* What this task involves
Check each line of the data for "materials" and select those that have it.

* Start Data provided *

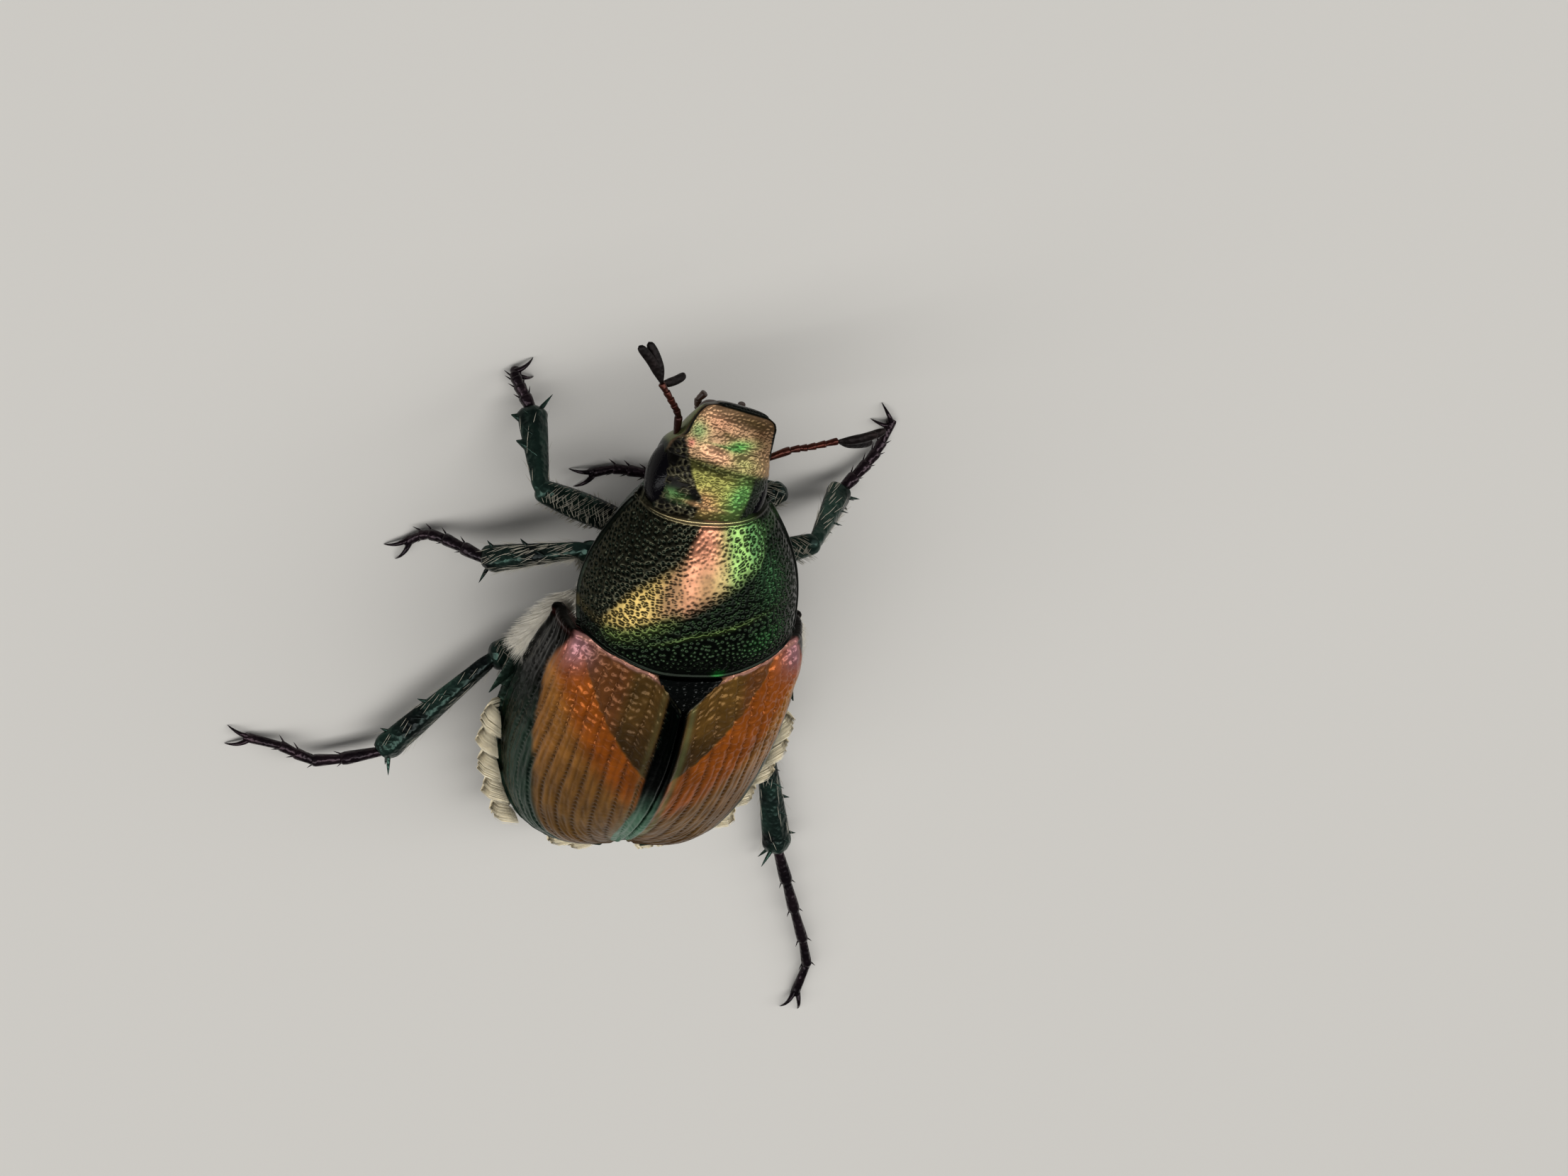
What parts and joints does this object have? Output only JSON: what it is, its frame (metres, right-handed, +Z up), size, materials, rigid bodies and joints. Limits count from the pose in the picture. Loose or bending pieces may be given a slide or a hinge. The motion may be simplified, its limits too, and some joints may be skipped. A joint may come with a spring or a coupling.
{
  "type": "japanese beetle model",
  "caption": "Life-size still model of a scarab beetle standing on its six feet, with ribbed wing cases, a domed shield and white side tufts.",
  "frame": {"origin": "middle of the bounding box on the floor", "axes": "+Y toward the tail, +X to the animal's left, +Z up from the floor"},
  "size_m": [0.0144, 0.018, 0.0054],
  "materials": {
    "green_cuticle": "metallic green, punctured, glossy",
    "dark_cuticle": "green-black, glossy",
    "wing_case": "glossy orange-brown with a copper sheen",
    "eye": "black, finely faceted",
    "mouth": "dark brown",
    "feeler": "red-brown stalk, blackish leaves",
    "hair": "white to cream hair"
  },
  "bodies": {
    "root": {"head": "green_cuticle", "pronotum": "green_cuticle", "pygidium": "green_cuticle", "scutellum": "dark_cuticle", "prothorax": "dark_cuticle", "thorax": "dark_cuticle", "abdomen": "dark_cuticle", "elytron_left": "wing_case", "elytron_right": "wing_case", "eye_left": "eye", "eye_right": "eye", "mouthparts": "mouth", "antenna_left": "feeler", "antenna_right": "feeler", "club_left": "feeler", "club_right": "feeler", "coxa_front_left": "dark_cuticle", "coxa_front_right": "dark_cuticle", "coxa_middle_left": "dark_cuticle", "coxa_middle_right": "dark_cuticle", "coxa_hind_left": "dark_cuticle", "coxa_hind_right": "dark_cuticle", "femur_front_left": "green_cuticle", "femur_front_right": "green_cuticle", "femur_middle_left": "green_cuticle", "femur_middle_right": "green_cuticle", "femur_hind_left": "green_cuticle", "femur_hind_right": "green_cuticle", "tibia_front_left": "green_cuticle", "tibia_front_right": "green_cuticle", "tibia_middle_left": "green_cuticle", "tibia_middle_right": "green_cuticle", "tibia_hind_left": "green_cuticle", "tibia_hind_right": "green_cuticle", "tarsus_front_left": "dark_cuticle", "tarsus_front_right": "dark_cuticle", "tarsus_middle_left": "dark_cuticle", "tarsus_middle_right": "dark_cuticle", "tarsus_hind_left": "dark_cuticle", "tarsus_hind_right": "dark_cuticle"}
  },
  "joints": []
}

* End Data provided *

* The reply
What parts and joints does this object have? Output only JSON: what it is, its frame (metres, right-handed, +Z up), size, materials, rigid bodies and joints. Limits count from the pose in the picture. Loose or bending pieces may be given a slide or a hinge. The motion may be simplified, its limits too, and some joints may be skipped. A joint may come with a spring or a coupling.
  "materials": {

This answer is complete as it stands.